[CMake] autoconf and cmake
Brandon J. Van Every
bvanevery at gmail.com
Mon Jan 29 00:42:28 EST 2007
Wojciech Jarosz wrote:
> Right. But other than the transitioning reason, is there any benefit
> to using autoconf in conjunction with CMake, as opposed to using CMake
> alone?
None. Autoconf is a complete royal PITA. Avoid it like the plague. I
didn't want to become an Autoconf expert... it was politically necessary
to get everyone migrated to CMake. The only area where Autoconf is
better than CMake, is its documentation is much more thorough. Of
course, there's so much more horror to document, everything being split
between Automake, Autoconf, GNU Make, Libtool, and m4. You can get away
with less documentation when your architecture is fundamentally cleaner
and more integrated.
> Also, would the general scenario be to use autoconf to pass
> settings to CMake, or the other way around?
>
We don't pass settings from one to the other. They are independent
build systems. They do share common .h and .in files, and each has
their own way of generating those files. It's important that both
builds generate the same results when you're doing a migration. A lot
of the work was rationalizing the Unix and Windows builds so that they
all used the same mechanisms and header files.
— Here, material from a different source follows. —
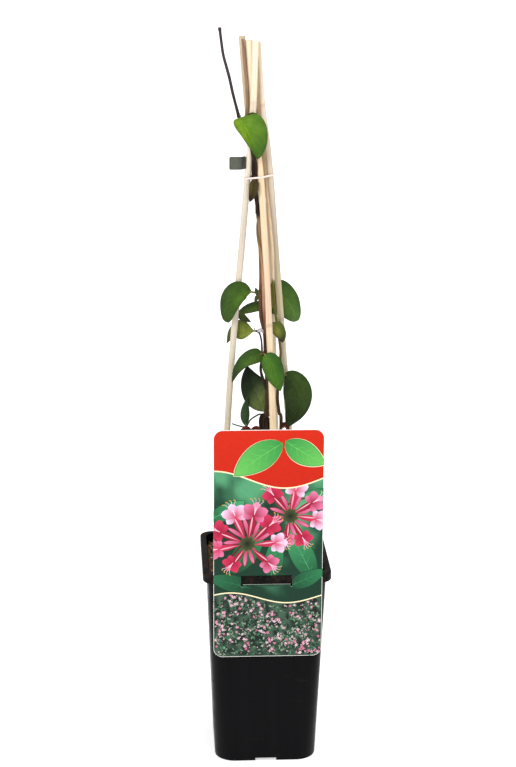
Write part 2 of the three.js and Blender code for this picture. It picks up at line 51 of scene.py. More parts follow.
# ---------------------------------------------------------------- sizes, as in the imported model
POT = {
    "height": 184,
    "rim_half": 56.5,
    "rim_corner": 11,
    "lip_height": 8,
    "lip_wall": 52.3,
    "base_half": 45.5,
    "base_corner": 18,
    "edge": 0.8,
    "lip_slope": 2,
    "wall": 1.3,
    "foot": 2.8,
    "foot_wall": 2.4,
    "floor": 1.5,
    "notch": 19,
    "drains": 8,
    "drain_radius": 4,
    "inner_bend": 3,
    "drain_ring": 24,
    "pad_radius": 9,
}
SOIL_TOP = 176
SOIL_GAP = 0.3
CANE_RADIUS = 2.8
LABEL = {
    "half": 47.5,
    "bottom": 108,
    "top": 317,
    "thickness": 0.7,
    "corner": 8,
    "front": -57.5,
    "slot_left": -23.5,
    "slot_right": 21.5,
    "slot_top": 184.3,
    "slot_bottom": 176,
    "slot_end": 2.2,
    "slot_end_width": 1.6,
    "tongue_drop": 4,
}
CARD_WHITE = (232, 230, 224)
TIE = {"level": 525, "height": 1.6, "thickness": 0.7, "gap": 0.15}
TIE_RISE = {"low_x": -20, "low": 523.6, "high_x": 6, "high": 526.2}
TAPE = {"bottom": 530.5, "top": 541.5, "thickness": 0.9}
# The tape's way seen from above, from its free end to the front of the left cane.
TAPE_ROUTE = [
    (-31.8, 0.8, 0), (-26, 0.8, 0), (-21.8, -0.6, 0.3), (-19.9, -3.2, 1), (-19.1, -4.7, 1.4),
    (-18.1, -5.5, 1.6),
]

# Each cane's axis, from its cut top down through the soil to its foot.
CANES = {
    "cane_left": [
        (-10.2, -2.8, 638.6), (-11.6, -4.6, 590), (-13.8, -3.5, 556), (-16.6, -2.5, 522),
        (-21.1, -5.3, 467), (-29.3, -11, 375), (-33.7, -15.2, 310), (-41.5, -22, 170), (-43.5, -24.5, 90),
    ],
    "cane_front": [
        (-15.4, 1.4, 639), (-11.6, 1.7, 584), (-8.6, 0.5, 556), (-5, -4, 522),
        (-1.6, -10.2, 467), (3.1, -17, 375), (5.6, -22.7, 310), (9.5, -34, 170), (11, -39, 90),
    ],
    "cane_right": [
        (-8.4, 3.5, 637.7), (-4.2, 2, 584), (-0.2, 3, 556), (3.4, 2.5, 522),
        (7.8, 3.3, 467), (15.5, 5.4, 375), (20.9, 6.9, 310), (31, 10, 170), (36, 11.5, 90),
    ],
    "cane_rear": [
        (-21.3, 3.6, 642), (-16.2, 6, 584), (-11.5, 7, 556), (-6.5, 6, 522),
        (2.1, 9.2, 467), (7.6, 16.5, 375), (10.1, 20.8, 310), (15.9, 30, 170), (18.5, 35, 90),
    ],
}

# ---------------------------------------------------------------- stem and leaf tables
# Stems: route, with radii and bark colours in even steps along it. A patch is a stretch of another colour
# from one height to another, and a flare widens a stem's end.
DARK_BARK, BLACK_BARK, BROWN_BARK, PURPLE_BARK = (50, 31, 23), (42, 30, 14), (72, 46, 34), (62, 52, 57)
OLIVE_BARK, GREEN_BARK, SLATE_BARK = (104, 90, 46), (84, 92, 48), (50, 70, 50)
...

When we make a Chicken distribution, CMake is responsible for that. It
does all the inventorying and is the canonical method for building a
distro. We have an Autoconf method for doing it also, but I'm not
maintaining it, so I don't know if it works. I don't want it to work, I
want it to die. Anyways, when using CMake to build a distro, we do fire
up Autoconf via autogen.sh so that the distro will have all the
./configure files it needs and so forth. This is a completely
independent subtask, we don't pass any options.